A infraestrutura das escolas e salas vinculadas é outro ponto levantado pelos líderes e professores. Eles requerem que as unidades sejam adequadas e estejam dentro dos territórios indígenas, o que não acontece atualmente. Além disso, é fundamental que os diversos espaços das aldeias sejam reconhecidos como lugares de ensino e aprendizagem, e que as línguas indígenas maternas possam ser amplamente utilizadas na alfabetização e ao longo de toda a educação básica.

A proposta de diretrizes curriculares para a educação escolar indígena foi elaborada por um grupo de trabalho formado por representantes indígenas de todas as regiões paulistas, que se reuniram entre outubro de 2021 e maio de 2022. O GT foi organizado pelo Fapisp, em parceria com o Conselho Estadual dos Povos Indígenas do Estado de São Paulo (Cepisp), a Articulação dos Povos Indígenas da Região Sudeste (Arpin Sudeste) e a Fundação Nacional do Índio (Funai), com apoio técnico e financeiro do Comitê Interaldeias e da Comissão Guarani Yvyrupa.

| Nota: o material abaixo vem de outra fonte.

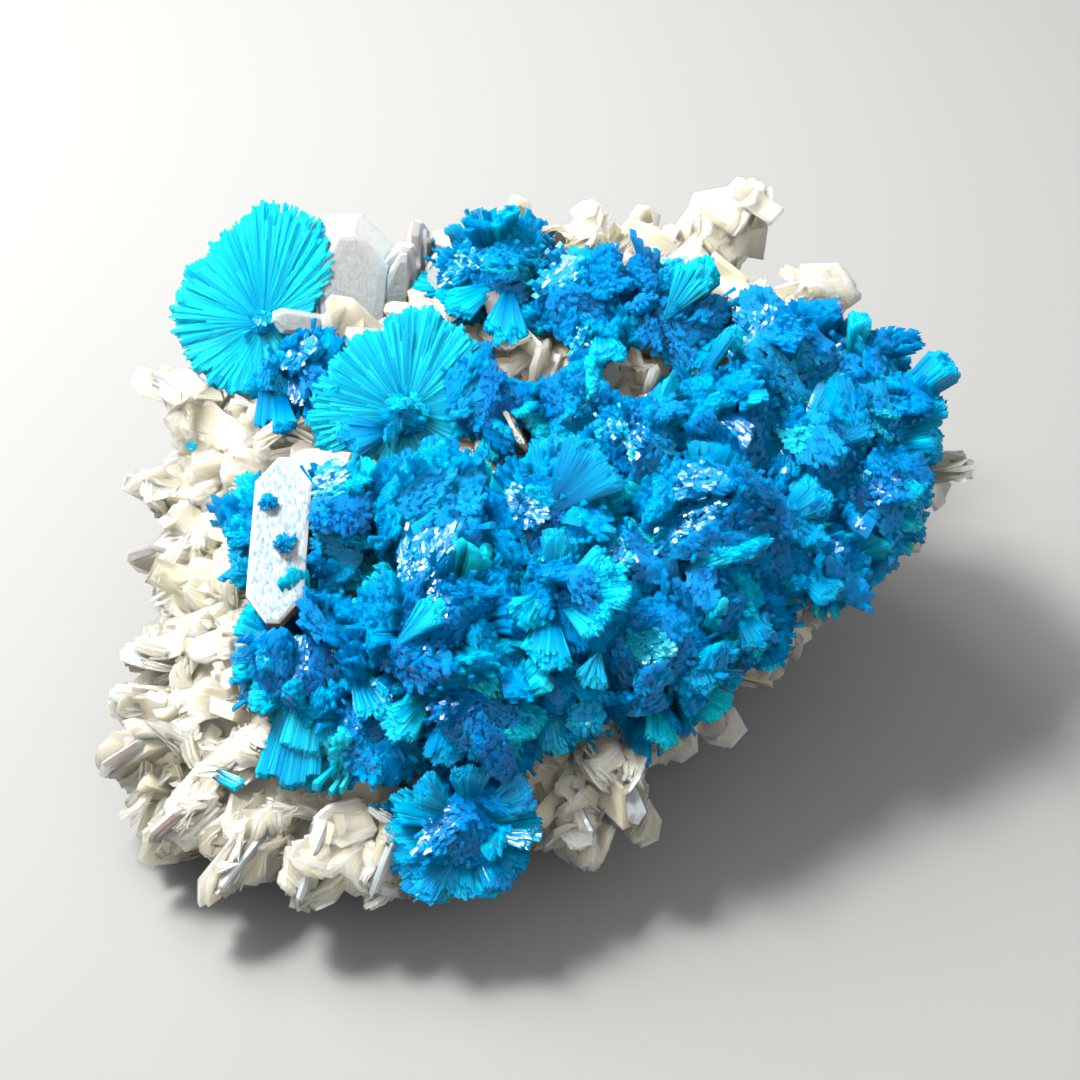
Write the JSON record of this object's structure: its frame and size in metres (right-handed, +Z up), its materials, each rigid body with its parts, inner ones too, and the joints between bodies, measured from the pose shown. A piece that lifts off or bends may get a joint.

O processo vem sendo acompanhado de perto pelo MPF, no mesmo contexto da criação da licenciatura intercultural indígena no estado de São Paulo. O projeto político pedagógico para essa licenciatura foi apresentado em 2019 ao Ministério Público, que desde então vem atuando na negociação entre as comunidades indígenas (organizadas em torno do Fapisp), universidades e a Seduc para a implantação do curso superior. O investimento em ações voltadas ao fortalecimento das comunidades na defesa da educação escolar indígena foi uma das obrigações impostas à concessionária Rumo Logística, como forma de mitigar os danos causados às populações indígenas pelas obras de duplicação da Malha Ferroviária Paulista. O cumprimento do conjunto de obrigações, conhecido como CI-PBA (Plano Básico Ambiental – Componente Indígena), também está sendo acompanhado pelo MPF, que atuou para conseguir, em 2020, a assinatura de acordo entre a empresa e as comunidades indígenas sobre a forma de cumprimento das obrigações.

A partir de agora, o órgão ministerial acompanhará as negociações das lideranças indígenas com a Seduc com vista à implementação das diretrizes curriculares entregues à secretaria.